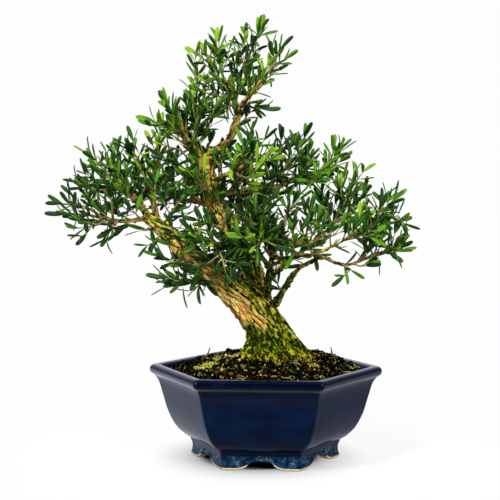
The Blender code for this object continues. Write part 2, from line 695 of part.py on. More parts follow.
class Room:
    """The space already taken, as round-ended rods with an owner each."""

    def __init__(self):
        self.start = np.zeros((0, 3))
        self.end = np.zeros((0, 3))
        self.radius = np.zeros(0)
        self.owner = np.zeros(0, int)

    def take(self, points, radii, owner):
        """Adds a rod between each point and the next."""
        points = np.asarray(points, float)
        radii = np.asarray(radii, float)
        self.start = np.vstack([self.start, points[:-1]])
        self.end = np.vstack([self.end, points[1:]])
        self.radius = np.r_[self.radius, np.maximum(radii[:-1], radii[1:])]
        self.owner = np.r_[self.owner, np.full(len(points) - 1, owner)]

    def clearance(self, points, radius, others):
        """The least gap from these points, fattened by the radius, to the rods picked out by a mask."""
        start, along = self.start[others], (self.end - self.start)[others]
        away = points[:, None] - start
        share = (away * along).sum(-1) / np.maximum((along * along).sum(-1), 1e-9)
        nearest = start + np.clip(share, 0, 1)[..., None] * along
        gaps = np.linalg.norm(points[:, None] - nearest, axis=-1) - self.radius[others] - radius
        return gaps.min() if gaps.size else np.inf


def fits(room, blade, owner):
    """True if the leaf stays clear of other pieces, and doesn't cut far into its own spray's leaves."""
    share = np.linspace(0, 1, 9)[:, None]
    points = np.vstack([blade[0] + (blade[1] - blade[0]) * share, blade[1] + (blade[2] - blade[1]) * share])
    half = LEAF_WIDTH / 2
    if room.clearance(points, half, room.owner != owner) < LEAF_CLEARANCE:
        return False
    beyond_twig = points[6:]
    return room.clearance(beyond_twig, half, room.owner == owner) > -half - MOST_CROSSING


def bent(leaf, attempt):
    """The leaf bent aside and turned on its stalk, further with each attempt."""
    place, direction, upper, length = leaf
    if attempt == 0:
        return leaf
    side = np.cross(direction, upper)
    swing = BEND_STEP * ((attempt + 1) // 2) * (1 if attempt % 2 else -1)
    aside = turned(direction, side, swing)
    lifted = turned(upper, side, swing)
    return place, aside, lifted, length * (1 - BENT_SHORTER_BY * attempt)


def place_leaves():
    """Every spray's twig and the leaves that find room, decided in turn so that no piece crosses another."""
    room = Room()
    trunk_owner = -1
    centres = [centre for centre, _, _, _ in TRUNK_SECTIONS]
    widths = [max(across, deep) * TRUNK_MARGIN for _, across, deep, _ in TRUNK_SECTIONS]
    room.take(centres, widths, trunk_owner)
    for name, (points, _, _, _) in LIMBS.items():
        route = Route(points)
        share = np.linspace(0, 1, 2 * len(points))
        room.take(route.at(share * route.length), limb_radius(name, share), trunk_owner)
    plans = {}
    for number, name in enumerate(SPRAYS):
        room.take(stub_points(name), [TWIG_BASE * STUB_MARGIN] * 2, trunk_owner)
        plans[name] = spray_plan(name)
        room.take(*plans[name][:2], number)
    placed = {}
    for number, (name, (points, radii, leaves)) in enumerate(plans.items()):
        kept = []
        for leaf in leaves:
            for attempt in range(BENDS_TRIED):
                choice = bent(leaf, attempt)
                blade = blade_line(*choice)
                if fits(room, blade, number):
                    room.take(blade, [LEAF_WIDTH / 2] * 3, number)
                    kept.append(choice)
                    break
        placed[name] = (points, radii, kept)
    return placed


def add_leaf(name, leaf, collection):
    """A leaf: an open sheet of a triangle and a square, bent where it is widest, given its thickness."""
    place, direction, upper, length = leaf
    root, wide, tip = blade_line(place, direction, upper, length)
    side = np.cross(upper, direction)
    half = LEAF_WIDTH / 2 * side
    points = [root, wide + half, wide - half, tip - half * TIP_WIDTH_SHARE, tip + half * TIP_WIDTH_SHARE]
    blade = add_mesh(name, points, [(0, 2, 1), (1, 2, 3, 4)], collection)
    sheet = blade.modifiers.new("thickness", "SOLIDIFY")
    sheet.thickness = LEAF_THICKNESS * MM
    sheet.offset = 0.0
    return blade


def build_spray(name, points, radii, leaves, parts, material):
    """One leafy spray: its twig and its leaves, fused."""
    spray = curve_tube("spray_" + name, points, radii, TWIG_SIDES, parts)
    spray.data.materials.clear()
    spray.data.materials.append(material)
    grown = bpy.data.collections.new("grown_" + name)
    bpy.context.scene.collection.children.link(grown)
    for number, leaf in enumerate(leaves):
        add_leaf(f"leaf_{number}", leaf, grown)
    return fuse(spray, grown)


def centre_on_box(pieces):
    """Moves all the pieces so that the origin lies under the middle of their common box."""
    bpy.context.view_layer.update()
    corners = np.array([piece.matrix_world @ vertex.co for piece in pieces for vertex in piece.data.vertices])
    middle = (corners.min(axis=0) + corners.max(axis=0)) / 2
    stand = bpy.data.objects.new("bonsai", None)
    pieces[0].users_collection[0].objects.link(stand)
    for piece in pieces:
        piece.parent = stand
    stand.matrix_world = Matrix.Translation((-middle[0], -middle[1], 0.0))


def main():
    for leftover in list(bpy.data.objects):
        bpy.data.objects.remove(leftover)
    parts = bpy.data.collections.new("boxwood_bonsai")
    helpers = bpy.data.collections.new("cutters")
    bpy.context.scene.collection.children.link(parts)
    bpy.context.scene.collection.children.link(helpers)
    pieces = [build_pot(parts, helpers), build_screen(parts)]
    trunk_cutter = as_helper(trunk_loft("trunk_cutter", 2 * GAP, helpers, last=BURIED_SECTIONS))
    helpers.objects.unlink(trunk_cutter)
    pieces.append(build_soil(parts, helpers, trunk_cutter))
    pieces.append(build_trunk(parts))
    foliage = make_material("foliage")
    for name, (points, radii, leaves) in place_leaves().items():
        pieces.append(build_spray(name, points, radii, leaves, parts, foliage))
    centre_on_box(pieces)


main()
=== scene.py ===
"""A boxwood bonsai in its glazed six-sided pot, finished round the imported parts.

Lengths in the tables are millimetres from the middle of the pot's foot. X runs to the right, Y away from
the viewer and Z up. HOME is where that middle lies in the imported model.
"""

import bpy
import numpy as np
from bpy.props import FloatProperty, FloatVectorProperty, IntProperty
from mathutils import Matrix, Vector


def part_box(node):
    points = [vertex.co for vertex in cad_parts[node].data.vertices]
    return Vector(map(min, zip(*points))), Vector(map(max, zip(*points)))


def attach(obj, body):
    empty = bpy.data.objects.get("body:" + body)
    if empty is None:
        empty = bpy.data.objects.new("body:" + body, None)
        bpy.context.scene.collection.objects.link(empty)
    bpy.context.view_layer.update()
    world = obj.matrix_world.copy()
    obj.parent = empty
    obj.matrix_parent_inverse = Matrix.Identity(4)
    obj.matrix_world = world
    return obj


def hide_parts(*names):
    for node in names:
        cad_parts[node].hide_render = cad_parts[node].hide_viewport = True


bl_info = {
    "name": "Boxwood bonsai",
    "version": (1, 0, 0),
    "blender": (4, 5, 0),
    "location": "View3D > Sidebar > Bonsai",
    "description": "Builds a boxwood bonsai's pot, soil, bark, moss and leaves round its packed parts",
    "category": "Object",
}

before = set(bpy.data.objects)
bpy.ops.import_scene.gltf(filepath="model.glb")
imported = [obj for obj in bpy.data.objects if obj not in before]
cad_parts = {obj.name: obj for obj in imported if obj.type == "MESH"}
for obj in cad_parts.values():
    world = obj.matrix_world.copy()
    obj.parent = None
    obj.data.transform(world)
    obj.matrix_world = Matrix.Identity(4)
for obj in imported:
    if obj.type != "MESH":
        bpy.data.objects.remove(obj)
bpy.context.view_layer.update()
MM = 0.001
POT_LOW, POT_HIGH = (np.array(corner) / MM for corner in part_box("pot"))
HOME = np.array((*((POT_LOW + POT_HIGH) / 2)[:2], 0.0))
BODY = "root"
SEED = 41

POT_SIDES = 6
FLOOR_TOP = 20.0
RECESS_TOP = 10.5
# The pot's closed section: corner radius, height, and roundness, 0 for six-sided and 1 for round
POT_SECTION = [
    (10.5, FLOOR_TOP, 1), (13, FLOOR_TOP, 1), (40, FLOOR_TOP, 0.3), (57, FLOOR_TOP, 0),
    (60.0, 20.2, 0), (66, 22.8, 0), (72.0, 27.0, 0), (76.6, 32.6, 0), (80.0, 39.0, 0), (82.9, 46, 0),
    (85.0, 54.0, 0), (87, 62, 0), (88.5, 69.0, 0), (90.4, 75, 0), (92.0, 78.6, 0), (93.4, 80.6, 0),
    (95.6, 81.7, 0), (98.6, 82.0, 0), (101.4, 81.9, 0), (103.6, 81.0, 0), (104.9, 79.3, 0),
    (105.2, 77.4, 0), (104.8, 75.6, 0), (103.6, 74.2, 0), (101.8, 73.1, 0), (100.2, 71.8, 0),
    (98.6, 69.8, 0), (96.9, 67, 0), (95.5, 63.0, 0), (94.1, 58, 0), (92.6, 53.0, 0), (91.2, 48, 0),
    (89.7, 43.0, 0), (88.2, 39, 0), (86.3, 35.0, 0), (84.2, 31, 0), (81.8, 27.3, 0), (78.6, 23.6, 0),
    (75.4, 20.8, 0), (72.6, 18.6, 0), (70.2, 17.2, 0), (68.4, 16.2, 0), (67.6, 15.0, 0), (67.6, 13.9, 0),
    (66.9, 13.2, 0), (66.3, 11.6, 0), (66.0, 9.4, 0), (66.1, 7.0, 0), (66.6, 4.8, 0), (67.2, 3.0, 0),
    (67.2, 1.6, 0), (66.7, 0.6, 0), (65.9, 0.1, 0), (64.5, 0.0, 0), (60, 0.0, 0), (58, 0.0, 0),
    (57.2, 0.3, 0), (56.9, 1.0, 0), (56.2, 5, 0), (55.3, 9, 0), (53.5, 10.3, 0), (50, RECESS_TOP, 0.1),
    (30, RECESS_TOP, 0.6), (13, RECESS_TOP, 1), (10.5, RECESS_TOP, 1), (10, 11.2, 1), (10, 19.3, 1),
]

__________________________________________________

Problem statement = Return exactly the lines from the line that has "pieces.append(build_soil(parts, helpers, trunk_cutter))" to the line that has "if empty is", both of them included.

Answer =
    pieces.append(build_soil(parts, helpers, trunk_cutter))
    pieces.append(build_trunk(parts))
    foliage = make_material("foliage")
    for name, (points, radii, leaves) in place_leaves().items():
        pieces.append(build_spray(name, points, radii, leaves, parts, foliage))
    centre_on_box(pieces)


main()
=== scene.py ===
"""A boxwood bonsai in its glazed six-sided pot, finished round the imported parts.

Lengths in the tables are millimetres from the middle of the pot's foot. X runs to the right, Y away from
the viewer and Z up. HOME is where that middle lies in the imported model.
"""

import bpy
import numpy as np
from bpy.props import FloatProperty, FloatVectorProperty, IntProperty
from mathutils import Matrix, Vector


def part_box(node):
    points = [vertex.co for vertex in cad_parts[node].data.vertices]
    return Vector(map(min, zip(*points))), Vector(map(max, zip(*points)))


def attach(obj, body):
    empty = bpy.data.objects.get("body:" + body)
    if empty is None:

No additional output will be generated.